There is also something unexpectedly satisfying about the moment you lift the lid at the end of the day. A good slow cooker meal has a kind of “ta-da” energy. The kitchen smells warm, the sauce has come together, the meat is tender, and for once the future version of you has been helpful instead of reckless. Morning-you dumped everything in the pot. Evening-you gets the reward. Frankly, that is teamwork.
These recipes are also kind to tired people, beginner cooks, students, parents, and anyone working with limited time or attention. They remove the intimidation factor. You do not need advanced knife skills, a huge spice rack, or the ability to multitask six stovetop components at once. You need five ingredients, a plug, and enough discipline not to keep peeking under the lid like a movie villain revealing a surprise.
And yes, there are trade-offs. Not every five-ingredient recipe will be elegant. Some are beige. Some lean heavily on convenience products. Some taste best with a garnish or a crunchy side that does not technically count in the ingredient total. But the point is not perfection. The point is repeatability. A dinner that is very good and easy to make again is more useful than a dinner that is spectacular but only happens once every nine months.

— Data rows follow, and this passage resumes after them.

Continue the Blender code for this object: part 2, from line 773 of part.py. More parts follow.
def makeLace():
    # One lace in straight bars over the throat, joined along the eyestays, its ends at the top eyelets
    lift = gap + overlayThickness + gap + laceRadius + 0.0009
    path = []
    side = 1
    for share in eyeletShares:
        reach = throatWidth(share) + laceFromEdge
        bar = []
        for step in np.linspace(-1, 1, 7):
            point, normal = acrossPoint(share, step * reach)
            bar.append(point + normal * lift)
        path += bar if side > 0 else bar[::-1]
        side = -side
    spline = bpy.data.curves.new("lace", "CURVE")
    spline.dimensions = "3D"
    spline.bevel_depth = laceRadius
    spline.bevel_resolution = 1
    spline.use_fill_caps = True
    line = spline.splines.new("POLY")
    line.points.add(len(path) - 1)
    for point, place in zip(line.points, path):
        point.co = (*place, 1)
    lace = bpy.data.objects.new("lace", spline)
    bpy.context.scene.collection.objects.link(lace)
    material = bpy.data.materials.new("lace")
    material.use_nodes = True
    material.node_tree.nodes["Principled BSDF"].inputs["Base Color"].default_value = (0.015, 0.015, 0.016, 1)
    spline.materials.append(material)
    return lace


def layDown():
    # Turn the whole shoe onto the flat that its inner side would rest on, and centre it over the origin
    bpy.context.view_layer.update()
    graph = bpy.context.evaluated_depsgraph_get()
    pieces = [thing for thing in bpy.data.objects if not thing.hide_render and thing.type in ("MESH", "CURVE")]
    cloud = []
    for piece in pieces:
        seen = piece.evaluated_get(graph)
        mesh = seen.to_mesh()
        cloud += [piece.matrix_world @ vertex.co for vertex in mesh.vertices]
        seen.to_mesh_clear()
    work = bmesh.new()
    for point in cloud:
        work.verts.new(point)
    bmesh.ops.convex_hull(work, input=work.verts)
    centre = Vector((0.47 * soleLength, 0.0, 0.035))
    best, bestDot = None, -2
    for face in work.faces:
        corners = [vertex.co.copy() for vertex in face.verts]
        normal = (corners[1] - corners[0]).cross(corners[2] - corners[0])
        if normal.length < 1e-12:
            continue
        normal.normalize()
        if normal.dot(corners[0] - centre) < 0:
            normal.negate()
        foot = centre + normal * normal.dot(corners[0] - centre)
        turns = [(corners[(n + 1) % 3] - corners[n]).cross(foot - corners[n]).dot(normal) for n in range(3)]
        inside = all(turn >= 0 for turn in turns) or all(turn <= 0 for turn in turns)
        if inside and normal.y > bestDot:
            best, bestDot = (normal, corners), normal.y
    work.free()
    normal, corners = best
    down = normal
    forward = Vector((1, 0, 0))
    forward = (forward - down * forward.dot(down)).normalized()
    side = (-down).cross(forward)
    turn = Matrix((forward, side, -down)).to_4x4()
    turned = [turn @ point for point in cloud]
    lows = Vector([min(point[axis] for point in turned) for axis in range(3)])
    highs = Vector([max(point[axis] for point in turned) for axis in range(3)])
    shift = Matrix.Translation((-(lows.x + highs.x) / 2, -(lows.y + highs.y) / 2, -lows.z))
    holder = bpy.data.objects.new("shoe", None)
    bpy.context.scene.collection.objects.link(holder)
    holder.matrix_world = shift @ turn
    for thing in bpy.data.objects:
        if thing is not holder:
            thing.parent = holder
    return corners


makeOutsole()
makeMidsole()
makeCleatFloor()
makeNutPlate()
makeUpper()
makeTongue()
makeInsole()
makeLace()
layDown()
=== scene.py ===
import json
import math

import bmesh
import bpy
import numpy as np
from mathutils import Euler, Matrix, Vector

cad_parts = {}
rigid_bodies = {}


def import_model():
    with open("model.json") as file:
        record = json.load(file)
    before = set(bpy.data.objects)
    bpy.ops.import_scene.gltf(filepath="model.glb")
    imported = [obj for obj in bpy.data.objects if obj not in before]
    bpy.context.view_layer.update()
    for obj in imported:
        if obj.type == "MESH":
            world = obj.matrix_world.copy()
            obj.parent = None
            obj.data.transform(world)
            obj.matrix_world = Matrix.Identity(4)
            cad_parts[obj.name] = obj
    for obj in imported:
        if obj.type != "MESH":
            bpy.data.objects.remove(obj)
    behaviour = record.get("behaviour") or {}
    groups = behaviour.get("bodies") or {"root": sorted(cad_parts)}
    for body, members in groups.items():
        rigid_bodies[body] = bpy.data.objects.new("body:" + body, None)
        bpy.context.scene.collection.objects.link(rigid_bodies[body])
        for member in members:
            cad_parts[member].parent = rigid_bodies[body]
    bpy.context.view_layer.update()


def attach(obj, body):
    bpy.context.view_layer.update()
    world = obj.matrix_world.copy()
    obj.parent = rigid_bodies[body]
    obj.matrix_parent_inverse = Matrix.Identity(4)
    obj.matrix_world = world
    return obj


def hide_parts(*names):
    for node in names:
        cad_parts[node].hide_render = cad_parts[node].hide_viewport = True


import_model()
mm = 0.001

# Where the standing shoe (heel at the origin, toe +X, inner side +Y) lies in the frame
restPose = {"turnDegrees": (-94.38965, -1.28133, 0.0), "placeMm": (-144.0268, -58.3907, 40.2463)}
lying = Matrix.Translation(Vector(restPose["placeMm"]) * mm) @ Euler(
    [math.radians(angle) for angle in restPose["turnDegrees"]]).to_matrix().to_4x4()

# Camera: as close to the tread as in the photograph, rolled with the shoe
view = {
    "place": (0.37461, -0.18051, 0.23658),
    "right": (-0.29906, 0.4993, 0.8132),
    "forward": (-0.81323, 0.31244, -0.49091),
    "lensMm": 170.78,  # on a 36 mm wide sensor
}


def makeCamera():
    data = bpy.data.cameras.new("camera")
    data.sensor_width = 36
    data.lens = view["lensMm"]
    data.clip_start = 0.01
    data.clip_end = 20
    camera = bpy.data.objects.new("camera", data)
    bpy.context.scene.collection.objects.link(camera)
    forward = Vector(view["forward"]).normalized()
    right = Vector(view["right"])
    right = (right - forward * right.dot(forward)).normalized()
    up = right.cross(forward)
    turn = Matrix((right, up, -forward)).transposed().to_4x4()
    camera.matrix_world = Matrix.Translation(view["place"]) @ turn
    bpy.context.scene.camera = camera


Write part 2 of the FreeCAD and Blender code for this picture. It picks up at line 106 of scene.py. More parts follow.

That is why these meals stick. They fit real schedules. They forgive distractions. They turn leftovers into opportunities instead of obligations. And perhaps most importantly, they make home cooking feel available even on the days when your energy level is somewhere between “busy” and “absolutely not.”
After enough rounds with five-ingredient Crockpot recipes, you start to notice something almost sneaky: you are cooking more often, wasting less food, and spending less money on dinners that arrive lukewarm in a paper bag. The recipes may be simple, but the effect is not. They create rhythm. They lower stress. They make room for dinner to be a normal part of life again instead of a nightly emergency.
Conclusion
Easy 5-ingredient slow cooker recipes work because they respect reality. They keep prep short, costs reasonable, and flavor strong enough that dinner still feels like an event instead of an afterthought. Whether you start with salsa chicken, pulled pork, pot roast, or a simple taco soup, the goal is the same: use a few smart ingredients, let time do the work, and feed people well without creating extra chaos. In a world full of complicated food content, that kind of simplicity is not boring. It is brilliant.